Within the data that follows, set down exactly the lines from the one containing "Write the Blender" through the one containing "ROLL_TURN = math.radians(300)", both ends included.
-- BEGIN DATA ROWS --
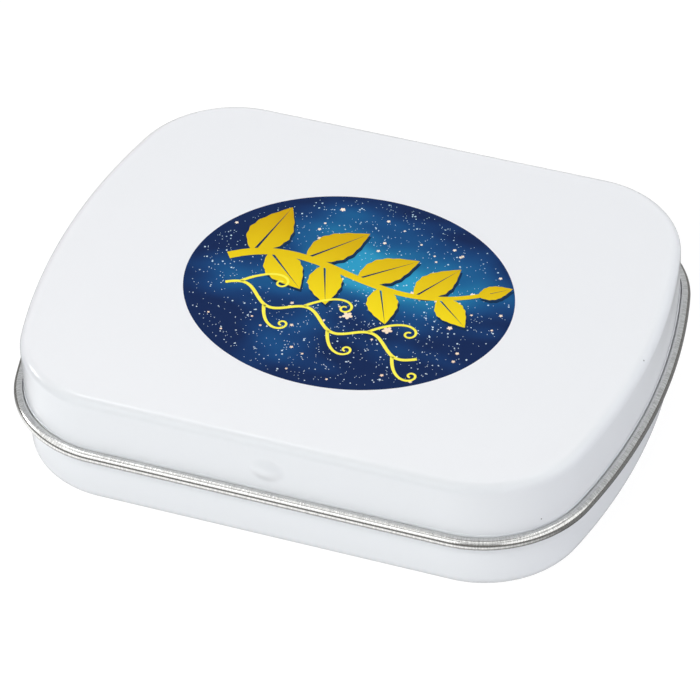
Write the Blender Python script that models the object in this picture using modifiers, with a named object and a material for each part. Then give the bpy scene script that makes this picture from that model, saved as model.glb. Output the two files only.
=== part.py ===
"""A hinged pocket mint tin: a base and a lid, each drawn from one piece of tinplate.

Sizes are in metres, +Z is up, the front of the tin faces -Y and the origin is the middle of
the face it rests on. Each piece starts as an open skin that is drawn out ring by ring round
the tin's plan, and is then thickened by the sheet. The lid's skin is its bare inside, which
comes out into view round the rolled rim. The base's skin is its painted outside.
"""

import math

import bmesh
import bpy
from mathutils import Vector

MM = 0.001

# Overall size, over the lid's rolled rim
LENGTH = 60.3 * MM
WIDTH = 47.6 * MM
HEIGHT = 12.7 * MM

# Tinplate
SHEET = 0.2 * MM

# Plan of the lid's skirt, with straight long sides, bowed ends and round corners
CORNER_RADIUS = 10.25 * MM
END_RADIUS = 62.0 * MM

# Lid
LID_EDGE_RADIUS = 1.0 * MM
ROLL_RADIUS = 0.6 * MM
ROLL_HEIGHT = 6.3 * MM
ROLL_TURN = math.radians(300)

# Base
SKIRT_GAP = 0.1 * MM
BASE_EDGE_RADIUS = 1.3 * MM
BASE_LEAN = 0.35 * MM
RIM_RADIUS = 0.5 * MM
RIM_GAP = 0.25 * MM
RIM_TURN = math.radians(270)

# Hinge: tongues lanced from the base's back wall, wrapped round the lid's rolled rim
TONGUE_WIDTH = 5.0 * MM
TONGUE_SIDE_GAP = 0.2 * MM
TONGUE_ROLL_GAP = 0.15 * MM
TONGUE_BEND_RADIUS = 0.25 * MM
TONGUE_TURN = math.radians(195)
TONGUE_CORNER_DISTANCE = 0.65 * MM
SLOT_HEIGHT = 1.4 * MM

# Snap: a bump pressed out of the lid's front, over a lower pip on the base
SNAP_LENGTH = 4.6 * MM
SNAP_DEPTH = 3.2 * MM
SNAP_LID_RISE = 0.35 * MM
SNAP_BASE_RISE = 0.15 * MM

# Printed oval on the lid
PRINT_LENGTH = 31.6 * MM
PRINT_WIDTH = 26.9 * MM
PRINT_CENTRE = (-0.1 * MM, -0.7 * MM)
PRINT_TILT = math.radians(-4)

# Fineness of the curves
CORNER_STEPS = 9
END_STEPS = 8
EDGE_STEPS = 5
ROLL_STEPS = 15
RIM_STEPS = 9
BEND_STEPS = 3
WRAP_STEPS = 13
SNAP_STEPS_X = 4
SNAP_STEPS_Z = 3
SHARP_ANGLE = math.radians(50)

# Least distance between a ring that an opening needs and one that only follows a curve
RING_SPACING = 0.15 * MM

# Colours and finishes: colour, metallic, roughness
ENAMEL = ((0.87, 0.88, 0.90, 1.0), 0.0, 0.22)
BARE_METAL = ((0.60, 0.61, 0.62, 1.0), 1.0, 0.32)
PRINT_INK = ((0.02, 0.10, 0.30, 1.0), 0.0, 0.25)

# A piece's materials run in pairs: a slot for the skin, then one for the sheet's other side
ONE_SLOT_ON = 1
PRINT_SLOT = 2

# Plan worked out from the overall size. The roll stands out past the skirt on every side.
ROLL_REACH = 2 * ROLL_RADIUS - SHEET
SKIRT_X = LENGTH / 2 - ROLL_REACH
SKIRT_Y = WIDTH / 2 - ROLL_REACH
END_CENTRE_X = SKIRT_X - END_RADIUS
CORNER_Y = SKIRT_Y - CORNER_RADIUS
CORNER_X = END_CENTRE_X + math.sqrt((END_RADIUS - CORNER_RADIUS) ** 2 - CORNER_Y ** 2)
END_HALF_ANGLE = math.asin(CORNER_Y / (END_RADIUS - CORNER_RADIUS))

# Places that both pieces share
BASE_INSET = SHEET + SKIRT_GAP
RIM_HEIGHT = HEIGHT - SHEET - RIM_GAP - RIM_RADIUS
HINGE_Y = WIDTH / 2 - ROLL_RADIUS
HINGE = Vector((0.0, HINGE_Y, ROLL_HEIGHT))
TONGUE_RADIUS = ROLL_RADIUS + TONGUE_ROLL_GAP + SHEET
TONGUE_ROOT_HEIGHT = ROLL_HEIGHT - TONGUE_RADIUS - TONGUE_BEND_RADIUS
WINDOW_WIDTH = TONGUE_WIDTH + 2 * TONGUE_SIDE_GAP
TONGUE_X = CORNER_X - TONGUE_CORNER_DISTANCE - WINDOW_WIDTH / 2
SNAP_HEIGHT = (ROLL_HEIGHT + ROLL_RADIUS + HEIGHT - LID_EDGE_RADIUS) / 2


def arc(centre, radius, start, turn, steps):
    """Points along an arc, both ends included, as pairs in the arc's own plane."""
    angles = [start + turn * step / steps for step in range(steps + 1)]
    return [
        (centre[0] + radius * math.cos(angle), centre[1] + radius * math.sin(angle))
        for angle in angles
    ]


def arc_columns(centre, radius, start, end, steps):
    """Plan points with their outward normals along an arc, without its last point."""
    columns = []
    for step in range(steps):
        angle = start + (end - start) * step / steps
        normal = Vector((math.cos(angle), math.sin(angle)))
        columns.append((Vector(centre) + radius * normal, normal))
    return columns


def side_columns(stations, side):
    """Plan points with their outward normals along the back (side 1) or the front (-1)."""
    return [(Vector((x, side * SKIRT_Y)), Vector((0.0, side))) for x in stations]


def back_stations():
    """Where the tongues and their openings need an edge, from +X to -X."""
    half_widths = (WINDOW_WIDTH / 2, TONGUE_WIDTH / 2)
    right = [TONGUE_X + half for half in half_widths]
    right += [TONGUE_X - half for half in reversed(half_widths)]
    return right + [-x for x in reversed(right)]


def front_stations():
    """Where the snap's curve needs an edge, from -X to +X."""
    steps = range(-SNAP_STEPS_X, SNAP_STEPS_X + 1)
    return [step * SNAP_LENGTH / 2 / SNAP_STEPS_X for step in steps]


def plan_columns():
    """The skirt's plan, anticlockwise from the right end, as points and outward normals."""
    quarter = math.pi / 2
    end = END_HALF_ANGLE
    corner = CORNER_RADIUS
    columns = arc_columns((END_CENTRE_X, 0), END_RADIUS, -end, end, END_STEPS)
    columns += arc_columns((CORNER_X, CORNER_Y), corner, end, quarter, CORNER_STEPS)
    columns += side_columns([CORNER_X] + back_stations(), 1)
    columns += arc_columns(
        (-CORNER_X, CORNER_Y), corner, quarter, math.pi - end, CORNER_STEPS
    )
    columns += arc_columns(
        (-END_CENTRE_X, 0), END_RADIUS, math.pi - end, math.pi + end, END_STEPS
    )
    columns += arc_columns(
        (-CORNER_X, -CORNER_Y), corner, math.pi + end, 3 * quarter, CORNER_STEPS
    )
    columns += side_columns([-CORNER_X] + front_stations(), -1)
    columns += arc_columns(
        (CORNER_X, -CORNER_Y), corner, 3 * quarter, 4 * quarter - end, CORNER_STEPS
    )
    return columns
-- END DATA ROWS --
-- BEGIN DATA ROWS --
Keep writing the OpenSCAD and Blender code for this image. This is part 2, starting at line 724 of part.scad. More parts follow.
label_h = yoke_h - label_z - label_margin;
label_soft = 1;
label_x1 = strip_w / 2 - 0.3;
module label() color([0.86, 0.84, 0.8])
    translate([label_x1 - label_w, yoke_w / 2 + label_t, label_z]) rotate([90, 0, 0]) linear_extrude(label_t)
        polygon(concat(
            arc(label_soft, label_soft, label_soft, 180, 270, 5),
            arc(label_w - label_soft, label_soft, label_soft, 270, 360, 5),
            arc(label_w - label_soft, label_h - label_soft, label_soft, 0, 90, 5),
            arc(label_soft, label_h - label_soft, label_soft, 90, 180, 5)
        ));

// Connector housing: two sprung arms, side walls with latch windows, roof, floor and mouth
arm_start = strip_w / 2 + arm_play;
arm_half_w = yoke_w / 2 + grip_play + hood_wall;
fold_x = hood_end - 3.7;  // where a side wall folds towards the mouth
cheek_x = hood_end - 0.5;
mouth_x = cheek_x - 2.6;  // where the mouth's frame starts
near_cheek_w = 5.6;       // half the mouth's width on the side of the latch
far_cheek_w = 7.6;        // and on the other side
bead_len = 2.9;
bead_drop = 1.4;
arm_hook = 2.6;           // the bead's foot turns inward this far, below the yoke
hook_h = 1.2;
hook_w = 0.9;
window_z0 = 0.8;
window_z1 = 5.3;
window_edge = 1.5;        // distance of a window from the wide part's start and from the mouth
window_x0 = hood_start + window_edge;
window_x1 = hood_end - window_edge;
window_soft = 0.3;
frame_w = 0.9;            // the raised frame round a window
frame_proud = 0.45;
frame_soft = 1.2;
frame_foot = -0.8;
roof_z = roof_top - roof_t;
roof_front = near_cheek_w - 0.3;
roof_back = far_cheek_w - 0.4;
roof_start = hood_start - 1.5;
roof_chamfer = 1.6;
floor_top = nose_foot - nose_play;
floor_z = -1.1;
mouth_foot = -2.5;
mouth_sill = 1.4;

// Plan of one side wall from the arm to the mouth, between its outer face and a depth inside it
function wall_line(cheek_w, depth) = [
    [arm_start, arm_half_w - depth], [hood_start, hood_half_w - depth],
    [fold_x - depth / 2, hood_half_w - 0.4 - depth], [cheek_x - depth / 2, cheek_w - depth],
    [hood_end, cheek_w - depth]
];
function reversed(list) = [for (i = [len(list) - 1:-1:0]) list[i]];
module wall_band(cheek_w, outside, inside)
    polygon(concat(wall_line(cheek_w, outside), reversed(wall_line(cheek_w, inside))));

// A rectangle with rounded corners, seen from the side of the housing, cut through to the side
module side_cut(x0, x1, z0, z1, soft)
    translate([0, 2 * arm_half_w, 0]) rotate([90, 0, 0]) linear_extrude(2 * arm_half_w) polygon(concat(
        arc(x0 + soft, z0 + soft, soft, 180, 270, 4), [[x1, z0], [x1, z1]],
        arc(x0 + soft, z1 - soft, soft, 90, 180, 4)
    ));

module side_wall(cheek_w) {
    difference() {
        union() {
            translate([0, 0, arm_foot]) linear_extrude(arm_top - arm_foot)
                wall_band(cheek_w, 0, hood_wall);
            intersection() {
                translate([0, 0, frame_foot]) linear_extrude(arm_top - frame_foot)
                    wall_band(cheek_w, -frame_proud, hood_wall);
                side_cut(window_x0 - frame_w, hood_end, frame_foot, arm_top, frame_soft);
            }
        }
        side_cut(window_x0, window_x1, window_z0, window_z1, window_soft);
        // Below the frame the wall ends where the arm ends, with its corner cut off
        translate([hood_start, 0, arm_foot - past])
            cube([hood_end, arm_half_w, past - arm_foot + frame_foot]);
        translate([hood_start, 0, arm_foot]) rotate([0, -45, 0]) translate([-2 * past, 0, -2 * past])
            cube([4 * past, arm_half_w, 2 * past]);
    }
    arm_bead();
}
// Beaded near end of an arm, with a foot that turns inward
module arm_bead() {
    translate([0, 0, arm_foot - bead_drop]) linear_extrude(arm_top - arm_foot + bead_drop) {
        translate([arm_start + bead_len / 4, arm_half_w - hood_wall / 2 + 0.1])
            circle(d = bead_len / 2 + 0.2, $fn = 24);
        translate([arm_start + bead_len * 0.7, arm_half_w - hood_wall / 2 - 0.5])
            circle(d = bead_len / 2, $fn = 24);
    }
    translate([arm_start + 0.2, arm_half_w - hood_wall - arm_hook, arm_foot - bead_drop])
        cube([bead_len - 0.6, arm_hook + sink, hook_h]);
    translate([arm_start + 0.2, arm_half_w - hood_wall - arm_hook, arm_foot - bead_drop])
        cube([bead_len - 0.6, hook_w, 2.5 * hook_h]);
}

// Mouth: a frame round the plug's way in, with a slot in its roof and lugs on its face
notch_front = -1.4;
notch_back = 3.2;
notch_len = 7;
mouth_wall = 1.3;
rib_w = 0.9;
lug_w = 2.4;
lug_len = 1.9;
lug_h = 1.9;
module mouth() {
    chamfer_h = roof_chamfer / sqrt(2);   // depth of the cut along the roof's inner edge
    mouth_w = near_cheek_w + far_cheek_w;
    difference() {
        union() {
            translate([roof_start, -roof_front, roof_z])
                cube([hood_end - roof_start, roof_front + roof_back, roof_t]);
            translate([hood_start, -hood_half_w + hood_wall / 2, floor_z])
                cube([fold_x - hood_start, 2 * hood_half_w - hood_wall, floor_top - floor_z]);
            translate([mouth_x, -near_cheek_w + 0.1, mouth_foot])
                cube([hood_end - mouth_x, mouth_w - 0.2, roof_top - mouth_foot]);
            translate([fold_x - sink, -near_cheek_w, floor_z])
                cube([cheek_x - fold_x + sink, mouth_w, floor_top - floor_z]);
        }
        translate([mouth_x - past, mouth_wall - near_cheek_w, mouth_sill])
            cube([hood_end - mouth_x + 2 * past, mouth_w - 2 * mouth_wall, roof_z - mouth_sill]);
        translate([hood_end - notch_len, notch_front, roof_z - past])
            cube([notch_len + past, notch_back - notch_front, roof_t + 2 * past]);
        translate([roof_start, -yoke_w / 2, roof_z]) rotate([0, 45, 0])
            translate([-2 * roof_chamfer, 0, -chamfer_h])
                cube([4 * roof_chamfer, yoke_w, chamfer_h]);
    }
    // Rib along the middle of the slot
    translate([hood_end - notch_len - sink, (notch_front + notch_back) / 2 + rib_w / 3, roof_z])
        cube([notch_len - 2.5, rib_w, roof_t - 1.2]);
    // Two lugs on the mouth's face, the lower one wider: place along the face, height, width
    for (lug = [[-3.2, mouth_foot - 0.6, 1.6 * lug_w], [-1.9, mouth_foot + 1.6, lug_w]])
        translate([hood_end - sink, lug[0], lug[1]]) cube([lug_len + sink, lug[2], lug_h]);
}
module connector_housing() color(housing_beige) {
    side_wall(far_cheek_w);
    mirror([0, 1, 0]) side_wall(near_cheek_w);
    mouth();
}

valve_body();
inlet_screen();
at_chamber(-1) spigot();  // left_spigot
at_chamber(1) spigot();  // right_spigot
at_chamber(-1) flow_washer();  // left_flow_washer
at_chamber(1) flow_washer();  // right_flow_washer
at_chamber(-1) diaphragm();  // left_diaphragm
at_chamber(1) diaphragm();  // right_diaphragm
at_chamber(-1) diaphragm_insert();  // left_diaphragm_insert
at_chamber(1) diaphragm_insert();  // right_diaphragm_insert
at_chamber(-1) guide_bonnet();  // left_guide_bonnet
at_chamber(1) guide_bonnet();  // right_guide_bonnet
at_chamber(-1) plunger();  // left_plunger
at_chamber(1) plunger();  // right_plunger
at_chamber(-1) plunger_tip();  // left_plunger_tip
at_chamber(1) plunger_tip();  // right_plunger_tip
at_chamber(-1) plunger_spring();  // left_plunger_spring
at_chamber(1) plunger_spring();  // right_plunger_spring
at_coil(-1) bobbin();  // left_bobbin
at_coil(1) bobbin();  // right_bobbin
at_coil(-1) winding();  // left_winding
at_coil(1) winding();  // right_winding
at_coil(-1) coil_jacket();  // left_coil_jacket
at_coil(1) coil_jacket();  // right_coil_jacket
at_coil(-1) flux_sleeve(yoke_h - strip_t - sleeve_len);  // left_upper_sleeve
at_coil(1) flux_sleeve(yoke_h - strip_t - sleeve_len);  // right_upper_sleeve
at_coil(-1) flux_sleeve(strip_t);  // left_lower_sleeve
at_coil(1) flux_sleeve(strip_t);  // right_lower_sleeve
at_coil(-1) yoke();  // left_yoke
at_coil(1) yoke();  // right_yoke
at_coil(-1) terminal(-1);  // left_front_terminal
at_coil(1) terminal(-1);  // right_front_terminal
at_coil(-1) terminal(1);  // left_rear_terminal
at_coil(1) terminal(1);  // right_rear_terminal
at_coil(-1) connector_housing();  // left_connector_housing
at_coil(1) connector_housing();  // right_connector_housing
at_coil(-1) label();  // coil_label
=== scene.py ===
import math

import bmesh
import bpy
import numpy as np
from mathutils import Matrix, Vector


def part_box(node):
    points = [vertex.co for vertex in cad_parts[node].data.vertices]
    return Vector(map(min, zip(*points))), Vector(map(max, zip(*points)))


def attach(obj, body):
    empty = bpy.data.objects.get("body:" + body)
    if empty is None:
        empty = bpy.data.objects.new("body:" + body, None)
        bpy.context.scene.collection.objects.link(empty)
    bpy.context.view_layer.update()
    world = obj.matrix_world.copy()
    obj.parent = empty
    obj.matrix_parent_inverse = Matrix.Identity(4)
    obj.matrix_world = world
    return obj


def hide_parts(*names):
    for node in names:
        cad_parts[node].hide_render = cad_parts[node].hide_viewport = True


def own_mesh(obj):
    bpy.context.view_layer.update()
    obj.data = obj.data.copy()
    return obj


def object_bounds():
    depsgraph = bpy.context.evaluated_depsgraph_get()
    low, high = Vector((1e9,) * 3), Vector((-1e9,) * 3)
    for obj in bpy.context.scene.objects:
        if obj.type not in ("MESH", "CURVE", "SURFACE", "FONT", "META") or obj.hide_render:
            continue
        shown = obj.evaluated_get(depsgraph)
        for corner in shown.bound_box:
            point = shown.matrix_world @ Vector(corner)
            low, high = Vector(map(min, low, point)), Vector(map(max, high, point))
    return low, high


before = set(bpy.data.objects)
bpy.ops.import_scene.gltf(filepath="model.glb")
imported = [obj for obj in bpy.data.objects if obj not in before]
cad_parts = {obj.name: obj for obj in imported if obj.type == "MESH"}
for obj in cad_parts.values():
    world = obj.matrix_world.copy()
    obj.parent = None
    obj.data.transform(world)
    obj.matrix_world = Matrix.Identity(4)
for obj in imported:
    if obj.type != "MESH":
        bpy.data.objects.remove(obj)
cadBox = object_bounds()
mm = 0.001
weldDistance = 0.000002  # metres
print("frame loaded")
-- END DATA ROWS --
- **SOLUTION TO THE PROBLEM**:
Write the Blender Python script that models the object in this picture using modifiers, with a named object and a material for each part. Then give the bpy scene script that makes this picture from that model, saved as model.glb. Output the two files only.
=== part.py ===
"""A hinged pocket mint tin: a base and a lid, each drawn from one piece of tinplate.

Sizes are in metres, +Z is up, the front of the tin faces -Y and the origin is the middle of
the face it rests on. Each piece starts as an open skin that is drawn out ring by ring round
the tin's plan, and is then thickened by the sheet. The lid's skin is its bare inside, which
comes out into view round the rolled rim. The base's skin is its painted outside.
"""

import math

import bmesh
import bpy
from mathutils import Vector

MM = 0.001

# Overall size, over the lid's rolled rim
LENGTH = 60.3 * MM
WIDTH = 47.6 * MM
HEIGHT = 12.7 * MM

# Tinplate
SHEET = 0.2 * MM

# Plan of the lid's skirt, with straight long sides, bowed ends and round corners
CORNER_RADIUS = 10.25 * MM
END_RADIUS = 62.0 * MM

# Lid
LID_EDGE_RADIUS = 1.0 * MM
ROLL_RADIUS = 0.6 * MM
ROLL_HEIGHT = 6.3 * MM
ROLL_TURN = math.radians(300)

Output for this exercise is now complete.